C’è una categoria che non avevo mai pensato di trovarmi ad associare a Matisse: ed è quella della sistematicità. Come dice la sua bellissima frase messa in esergo alla mostra vista a Copenhagen (proveniente dal Beaubourg, prossima tappa New York), “la conclusione di un quadro è solo il prossimo quadro”. Nella mostra si scopre come quello che sembrava solo esito di una grazia di cui era fortunato destinatario, in realtà in Matisse fosse anche un percorso di chiarimenti successivi, di messa a fuoco, di correzione, di semplificazione. Non è mai un percorso faticoso quello di Matisse, ma esattamente il contrario: è un percorso di progressivo alleggerimento, delle immagini, delle forme, della materia stessa dei quadri. Ci sono alcune pareti in mostra che danno felicità solo a vedere come sia possibile ad un uomo fare cose sempre più grandi e decisive, facendole più semplici. Un caso è quello delle tre vedute di Notre Dame prese dal suo studio di Quai Saint Michel nel 1914. Matisse parte da un vedutismo non naturalistico che risente del rapporto con Signac, e arriva a velocità sorprendente a una soluzione radicale, dove restano delle geometrie e delle elementarità cromatiche che sanno di Paradiso.

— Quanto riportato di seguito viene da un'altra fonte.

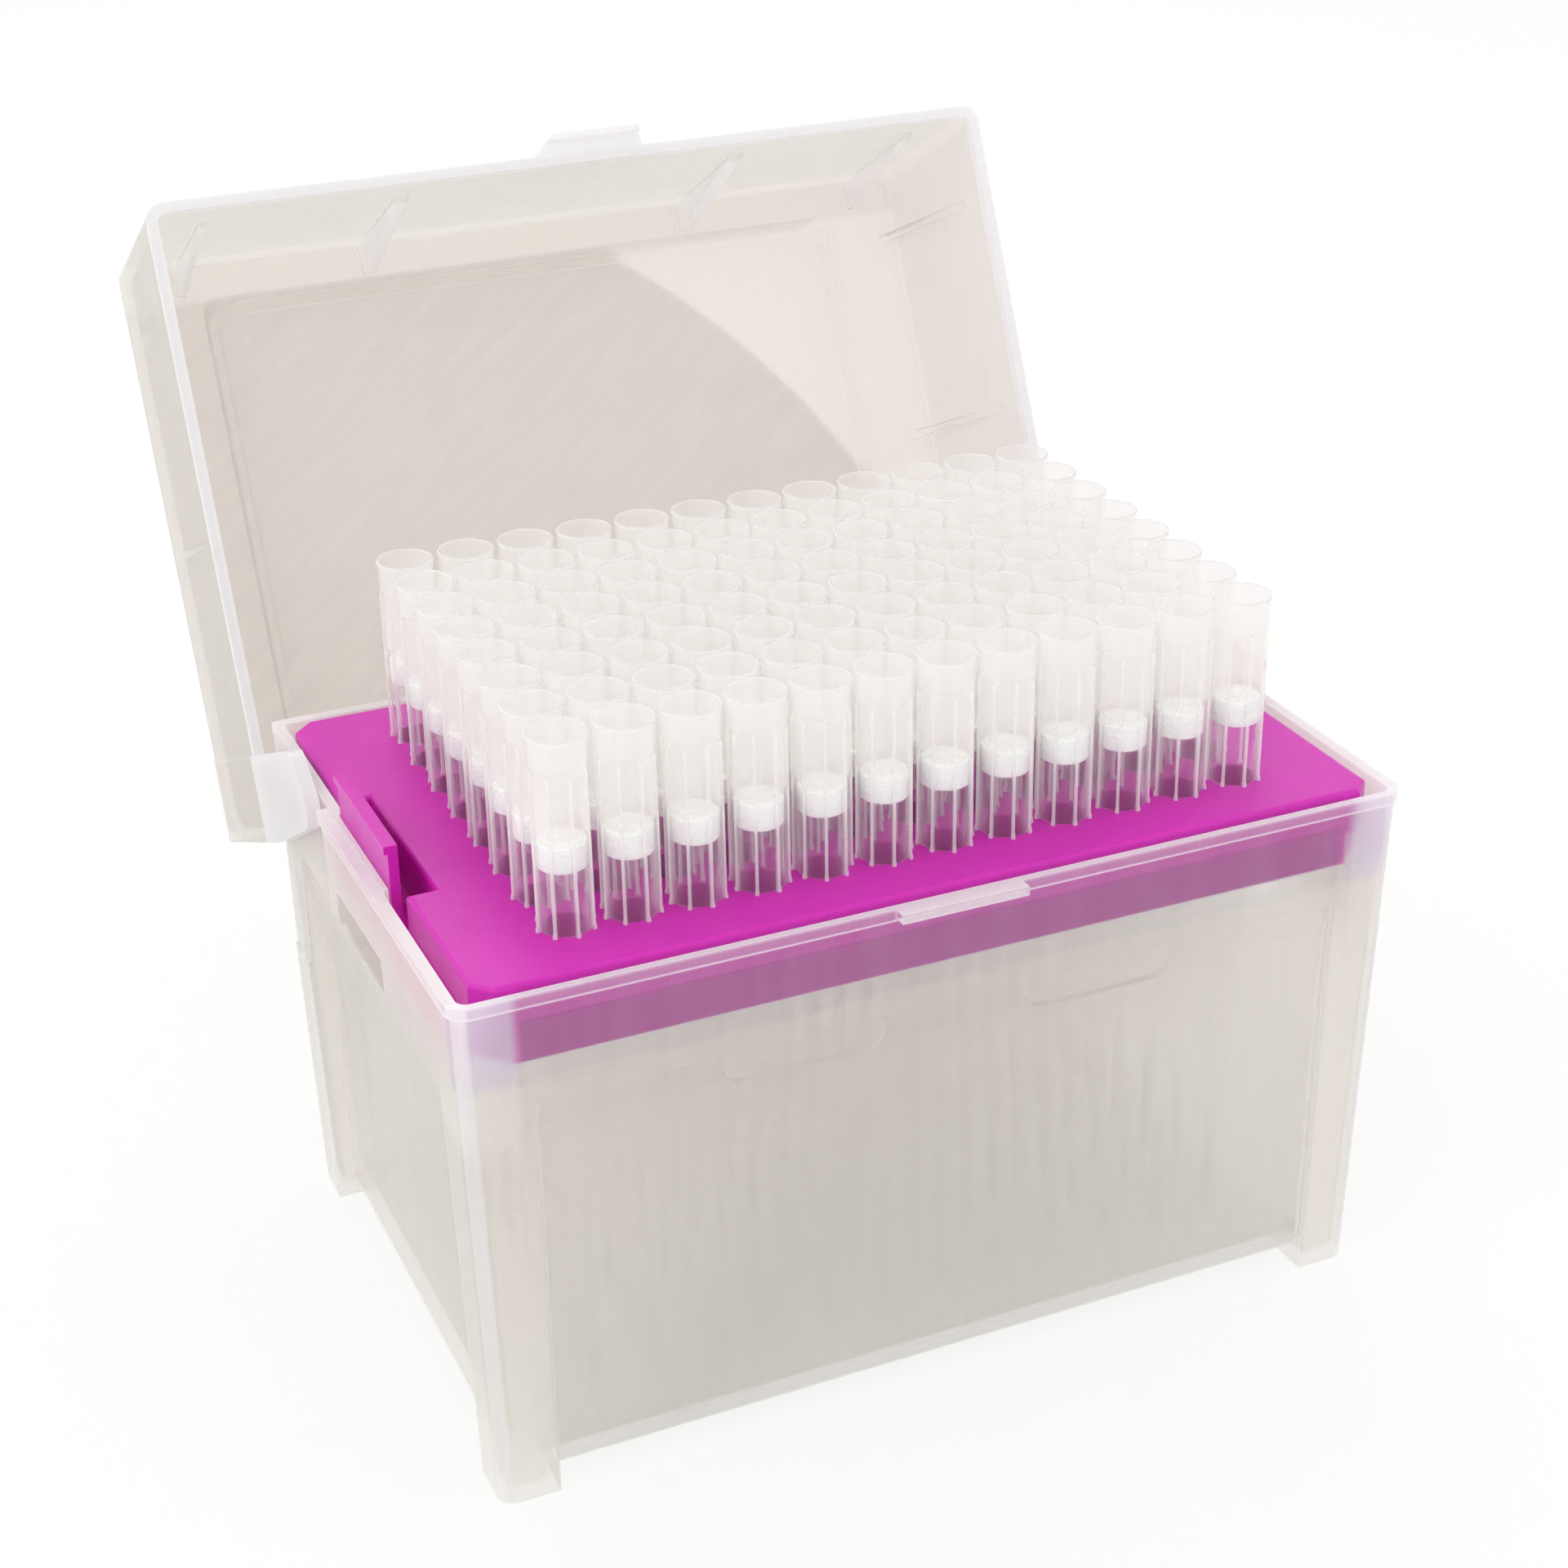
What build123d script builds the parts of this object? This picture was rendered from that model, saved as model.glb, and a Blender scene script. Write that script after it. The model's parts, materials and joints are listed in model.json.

Il tutto nell’arco di pochi mesi.
Siamo nel 1914, e Matisse sembra aver già risolto tutto se stesso e il suo rapporto con il 900. Il tumultuoso e a volte un po’ infantilistico affermarsi delle avanguardie, non viene combattuto ma sopravanzato senza necessità di nessun conflitto. E a quelle esperienze cronologicamente strette nel loro tempo, Matisse contrappone un orizzonte larghissimo per sé e per tutti. C’è come una distensione intellettuale che libera spazi, che disinnesca tutti gli aut aut. La Notre Dame di Matisse, tutta d’un azzurro in cui precipita la memoria della luce filtrata dalle vetrate e che risucchia la metropoli presuntuosa nella vastità calma del Mediterraneo, diventa un punto d’avvio, una porta aperta; addirittura di più, una catapulta.
Questo quadro (in particolare visto nel processo che lo genera, incredibilmente rapido, chiaro, univoco), fa capire quale sia la grandezza di Matisse. C’è un’energia intuitiva in lui, che si fa largo con facilità, senza farsi condizionare dai problemi e dalle parole d’ordine che pur gremivano quegli anni. C’è una capacità a trovare un ordine alle cose, lasciandole però sempre aperte. C’è una comprensione istintiva del fattore monumentale proprio della realtà, una simbiosi della tela con la intima grandezza delle cose. Notre Dame naviga nel blu, ma insieme conserva tutta la forza e il peso delle sue squadrature di pietra, con l’incisività decisa di quel colore graffiato; è incardinata nella storia, ma spalancata senza riserve su quel che deve arrivare. È un grande capolavoro aperto, a noi e a chi dopo si è messo a fa arte. È dire un’eresia pensare che qui ci sia già Morandi, ci sia già la pop art e ci siano anche Barnett Newman e Rotkho?